Lá estava ela... Esperaria eu porventura que ela não estivesse no seu posto? Ora, o poder de destruição do homem ainda não chega, felizmente, tão longe. A Terra vai ele destruindo com despreocupada inconsciência. Mas as estrelas, por enquanto, tó ruça! Lá chegaremos... De qualquer forma, reconhecer as constelações era como encontrar velhos companheiros de infância, dos tempos em que o céu da noite tinha um brilho e uma profundidade que as luzes do progresso depois lhe confiscaram. E então lá ia eu à procura delas, e via as Plêiades (setestrelo, na voz do povo), as Três-Marias de Oríon. Via também o passadiço luminoso da Estrada de Santiago — uma estrada que teremos de calcorrear depois de mortos, se não tivermos ido em vida à cidade galega do apóstolo — e uma poalha finíssima de estrelas tremeluzindo a milhares de anos-luz. Tudo coisas que na cidade já me não era possível ver e de que tinha genuínas saudades. Isso, casado com o silêncio magnífico da serra, em que até o ladrar de algum cão estrenoitado parecia um fragmento do mesmo silêncio, enchia-me a alma de paz e espiritualidade. E o sono que depois dormia não tinha preço. Qual Xanax nem meio Xanax!
Entendia então melhor os arroubos cósmico-místicos de Soares de Passos:
«Glória a Deus! Eis aberto o livro imenso,
O livro do infinito,
Onde em mil letras de fulgor intenso
Seu nome adoro escrito.»
E ficava uma boa meia hora a remoer o poema, em que o amável poeta tísico cisma e interroga:
«Estrelas, que brilhais nessas moradas,
Quais são os vossos destinos!»
E depois, descendo da imensidão do céu à pequenez da terra:
«Terra, globo que geras nas entranhas
Meu ser, o ser humano,
Que és tu com teus vulcões, tuas montanhas,
E com teu vasto oceano?
Tu és um grão de areia arrebatado
Por esse imenso turbilhão dos mundos [...].»
E depois ainda, alargando a passada e saltando da pequenez da terra para a mesquinhez do homem:
«E tu, homem, que és tu, ente mesquinho
Que soberbo te elevas,
[...] Tu vives um instante, e de teus ossos
Só restam cinzas que sacode o vento.»
Tudo bem dentro dos cânones ultra-românticos. Mas mesmo assim desinquietador.

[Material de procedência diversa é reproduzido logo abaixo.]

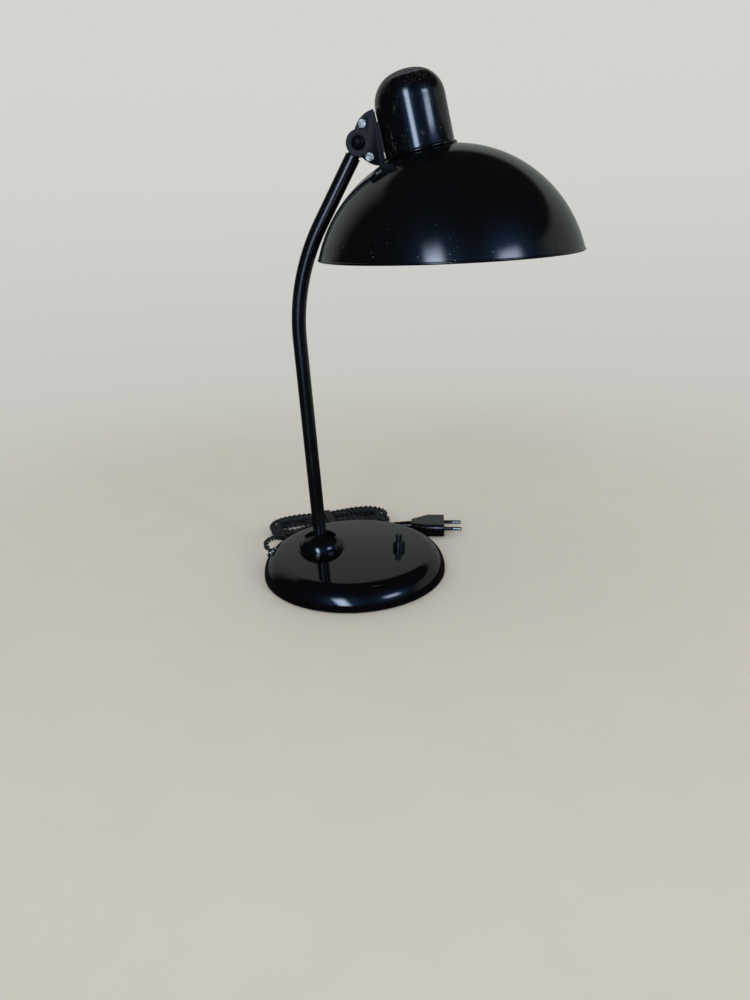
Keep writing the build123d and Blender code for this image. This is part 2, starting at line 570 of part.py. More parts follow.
def hinge_pieces():
    """Two plates, their screws, the hinge bolt and the saddle on the cap."""
    place = head_place * Pos(-HINGE_REACH, 0, hinge_z)
    edge_x = HINGE_REACH - CAP_RADIUS - CHEEK_GAP
    inner = KNUCKLE_HALF + FACE_GAP
    outer = inner + CHEEK_THICKNESS
    sheet = Plane.XZ * cheek_outline()
    screw_x = edge_x - BRACKET_SCREW_IN
    bolt_hole = disc_y(HINGE_BOLT_RADIUS + RUN_GAP, -outer - 5, outer + 5)
    web = block((edge_x - WEB_THICKNESS, edge_x), (-outer, inner - RUN_GAP), (-WEB_HALF, WEB_HALF))
    recess = disc_y(BOSS_RECESS, -outer - 5, -outer)
    clear = Sphere(SHADE_RADIUS + SHADE_GAP)
    clear += disc(FLANGE_RADIUS + FREE_GAP, lip_z - 5, lip_z + FLANGE_THICKNESS + FREE_GAP)
    clear = Pos(HINGE_REACH, 0, -hinge_z) * clear
    front = Pos(0, -inner, 0) * extrude(sheet, CHEEK_THICKNESS)
    front += disc_y(BOSS_RADIUS, -outer - BOSS_PROUD, -outer) + web
    front -= bolt_hole + recess + clear
    rear = Pos(0, outer, 0) * extrude(sheet, CHEEK_THICKNESS) - bolt_hole - clear
    screws = Part()
    nuts = Part()
    spacers = Part()
    for side in (-1, 1):
        spot = Pos(screw_x, 0, side * BRACKET_SCREW_UP)
        hole = spot * disc_y(BRACKET_SCREW_RADIUS + RUN_GAP, -outer - 5, outer + 5)
        front -= hole
        rear -= hole
        screw = disc(BRACKET_SCREW_RADIUS, -outer - BRACKET_SCREW_TAIL, outer)
        head = disc(BRACKET_SCREW_HEAD, outer, outer + BRACKET_HEAD_HEIGHT)
        screw += fillet(head.edges().sort_by(Axis.Z)[-1], BRACKET_HEAD_EDGE)
        screw -= slot_cut(
            BRACKET_SCREW_HEAD, outer, outer + BRACKET_HEAD_HEIGHT, BRACKET_SLOT, BRACKET_SLOT
        )
        screws += spot * (Rot(90, 0, 0) * (Rot(0, 0, BRACKET_SCREW_TURN * side) * screw))
        nut = hexagon(
            2 * BRACKET_SCREW_HEAD - 1, outer, outer + BRACKET_NUT, BRACKET_SCREW_RADIUS + RUN_GAP
        )
        nuts += spot * (Rot(-90, 0, 0) * nut)
        spacers += spot * disc_y(
            BRACKET_SPACER_RADIUS, -inner, inner, BRACKET_SCREW_RADIUS + RUN_GAP
        )
    wire_hole = Pos(edge_x, 0, 0) * (Rot(0, 90, 0) * Cylinder(HEAD_FLEX_RADIUS + FLEX_ROOM, 20))
    saddle = block(
        (edge_x + RUN_GAP, edge_x + CHEEK_GAP + SADDLE_DEPTH),
        (-SADDLE_HALF_WIDTH, SADDLE_HALF_WIDTH),
        (-SADDLE_HALF_HEIGHT, SADDLE_HALF_HEIGHT),
    )
    saddle -= Pos(HINGE_REACH, 0, 0) * Cylinder(CAP_RADIUS + RUN_GAP, 60)
    saddle -= wire_hole
    front -= wire_hole
    saddle_screws = Part()
    for side in (-1, 1):
        spot = Pos(edge_x, 0, side * SADDLE_SCREW_AT)
        hole = spot * (Rot(0, 90, 0) * Cylinder(SADDLE_SCREW_RADIUS + RUN_GAP, 20))
        front -= hole
        saddle -= hole
        head_low = CHEEK_GAP + CAP_WALL + FREE_GAP
        shank = disc(SADDLE_SCREW_RADIUS, -WEB_THICKNESS, head_low)
        head = disc(2 * SADDLE_SCREW_RADIUS, head_low, head_low + SADDLE_SCREW_HEAD)
        saddle_screws += spot * (Rot(0, 90, 0) * (shank + head))
    save(place * front, "bracket_front")
    save(place * rear, "bracket_rear")
    save(place * screws, "bracket_screws")
    save(place * nuts, "bracket_nuts")
    save(place * spacers, "bracket_spacers")
    save(place * saddle, "cap_saddle")
    save(place * saddle_screws, "saddle_screws")

    ball = (HINGE_HEAD_RADIUS**2 + HINGE_HEAD**2) / (2 * HINGE_HEAD)
    head = Pos(0, 0, outer + HINGE_HEAD - ball) * Sphere(ball)
    head &= disc(HINGE_HEAD_RADIUS, outer, outer + HINGE_HEAD + 1)
    bolt = head + disc(HINGE_BOLT_RADIUS, -outer - HINGE_WASHER - HINGE_NUT - 1, outer)
    save(place * (Rot(90, 0, 0) * bolt), "hinge_bolt")
    washer = disc_y(
        HINGE_WASHER_RADIUS, outer, outer + HINGE_WASHER, HINGE_BOLT_RADIUS + RUN_GAP
    )
    save(place * washer, "hinge_washer")
    nut_low = outer + HINGE_WASHER
    nut = hexagon(HINGE_NUT_ACROSS, nut_low, nut_low + HINGE_NUT, HINGE_BOLT_RADIUS + RUN_GAP)
    save(place * (Rot(-90, 0, 0) * nut), "hinge_nut")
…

Percorria, na noite profundíssima dos campos de Grijó, a via-sacra angustiada de Soares de Passos, levando-lhe se calhar vantagem, por estar alumiado — e, se calhar, por isso mesmo mais angustiado — por teorias que ele ainda não podia conhecer, o Big Bang e essas coisas todas que ainda não decidi se me aproximam ou me afastam de um hipotético relojoeiro celeste.
Em especial, aquela comparação da Terra com um «grão de areia arrebatado/ Por esse imenso turbilhão dos mundos», cavava abismos na minha noite. O mistério do infinito espacial trazia agarrado a si, como se fosse a outra face da moeda, o mistério do infinito temporal, a eternidade, coisa que nunca pude entender — nem de resto é para entender, a não ser vagamente, através de alguma formulação poética, como uma de Hendrik van Loon que li já não sei onde e me deu no goto. Na verdade, a poesia com as suas intuições sempre explicou esses mistérios melhor do que a filosofia. Sabedor disso, em vez de lucubrações filosóficas que o não levariam senão à desistência ou ao desespero, o escritor, holandês de nascimento e naturalizado americano, prefere uma imagem de serena simplicidade: «Longe, ao Norte, numa terra chamada Svithjod, existe um rochedo. Tem cem milhas de altura e cem milhas de largura. Uma vez em cada mil anos, vem um passarinho afiar o bico na pedra. Quando esta tiver sido totalmente desgastada, então terá passado um só dia da eternidade.»
Pondo de lado sáfaros conceitos abstractos, Hendrik van Loon serve-se da sugestiva e frágil imagem do passarinho que afia o bico no formidável rochedo de Svithjod. É evidente que, ainda assim, não logrou fazer-nos apreender a eternidade, mas apenas um período de tempo muito, muito longo — que não é o mesmo que a eternidade. Mas também não vejo outra maneira de nos aproximarmos do infinito, senão reduzi-lo a um finito muito grande, susceptível de ser, com mais ou menos esforço, apreendido pelo nosso espírito.
E, olhando sempre o céu da noite, também entendia melhor o impulso lírico do povo, que o faz cantar coisas cristalinas como esta:
Setestrelo rondador,
Contrário a quem namora,
Recolhe-te, ó Setestrelo,
Que eu quero rondar agora.
E não é que, chegados aqui, estamos de novo a pontos de encarar a noite no seu ancestral papel de alcoviteira? Pois que diferença ética — à falta de melhor palavra — encontramos entre esta redondilha e a quadra acima citada do soneto de Bocage? Que se pede à frouxa lumieira do Setestrelo senão que, retirando-se, fomente a escuridão «amiga de Amor»?
Caramba, foi uma reviravolta de 360 graus!